Now, in all seriousness, how can you mitigate the risk of assesment? examples like BTCJam and others are a sore spot for on-chain lending ideas.


#3

By risk of assessment I assume you are referring to the risk of an issuer defaulting on their obligation. Bond investors mitigate this risk by evaluating the issuer and conducting due diligence, analyzing financial statements, interviewing the management team, ect. Ratings services like S&P and Moody’s assign credit ratings to issuers to provide a proxy for expected default risk. I don’t think any of this changes for bonds issued traditionally versus bonds issued on the blockchain. Blockchain issuance just simplifies the process and makes it less costly and more efficient.

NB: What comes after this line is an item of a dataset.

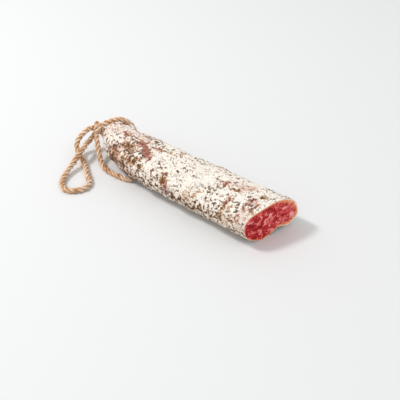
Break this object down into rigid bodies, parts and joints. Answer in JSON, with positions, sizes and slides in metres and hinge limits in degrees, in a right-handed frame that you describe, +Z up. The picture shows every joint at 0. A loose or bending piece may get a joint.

However, to your point about mitigating risk, I do think issuance on the blockchain offers an advantage to traditional bond issuance if a bond issuer wants to post collateral. The collateral can be held in escrow and if the issuer defaults the collateral can be automatically distributed to the lender without a counterparty. This would be incredibly valuable. Buyers of bonds could provide capital to borrowers with minimal default risk and issuers could receive lower interest rates on their bonds as a result. Of course the functionality to post collateral to escrow for something like this doesn’t exist yet with Counterparty to my knowledge.


#4

Regarding the collateral, when you ask a brick & mortar loan agent, you have some skin in the game.

Most distributed, non centralized options let people that aren’t exactly verified to access the loans, and then you have the “dumb money” effect of people investing on those loans because “hey, it’s on the blockchain, what could go wrong?”.

Not that your idea is bad btw, i like it and see how it could benefit a lot of people (myself being from a third world country where there’s lot of underbanked). It’s just an execution dilemma i see with all this.